We need an anthropological definition of culture, and to see that work is at the heart of lived culture in Britain.  Cultural discourses work through the direct experiences of production.  These affect the whole culture, for males at least.  Work dispossessed its people, it's boring, and this leads to a search for meaning, as an exercise of skill for example [I have recorded lots of talking up, page 188].  To survive is seen as a demonstration of bravery, pride and masculinity, even in light jobs.  Pride involves managing the task and the machinery, through skill and competence.  There is often a struggle to gain informal control, collectively and to win or fiddle [developed well in de Certeau].  You also need to cope on the shopfloor in using language, coping with jokes, especially practical jokes.  The emphasis is on practice, with the disdain for theory, supported by lots of apocryphal stories [some of these appear in Learning to Labour—come to think of it, this might be a chapter in that book!]: This is a partial recognition of the hollowness of much theory, and also that labour is treated as a commodity, but also as a special one—and this leads to some criticisms of the wage form.

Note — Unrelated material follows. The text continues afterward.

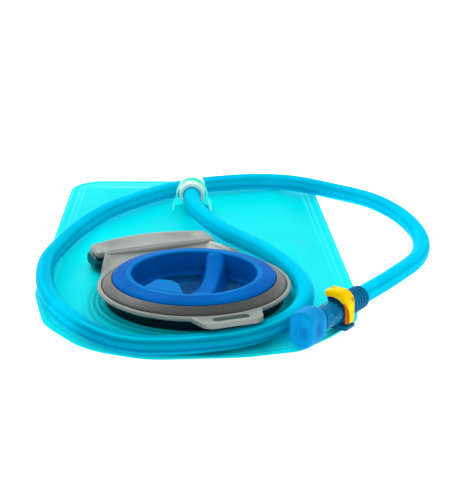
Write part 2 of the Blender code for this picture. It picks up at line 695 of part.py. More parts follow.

The whole culture appears as 'naturally' male.  Labour is empty of any stigma for concern the outside, so a 'transformed patriarchy has filled it with significance from the inside' (198).  This explains the other elements.  Jobs become the property of proper men rather than the logic of the production system, masculinity is a matter of becoming rather than being, confined to women (197).  This stance is also influence trade unions struggle, with its stories of bluff, conflict, short termism, and openness to being bought off or symbolically placated.  The whole stance arises from the 'interlocked grip of masculinity and the wage form'.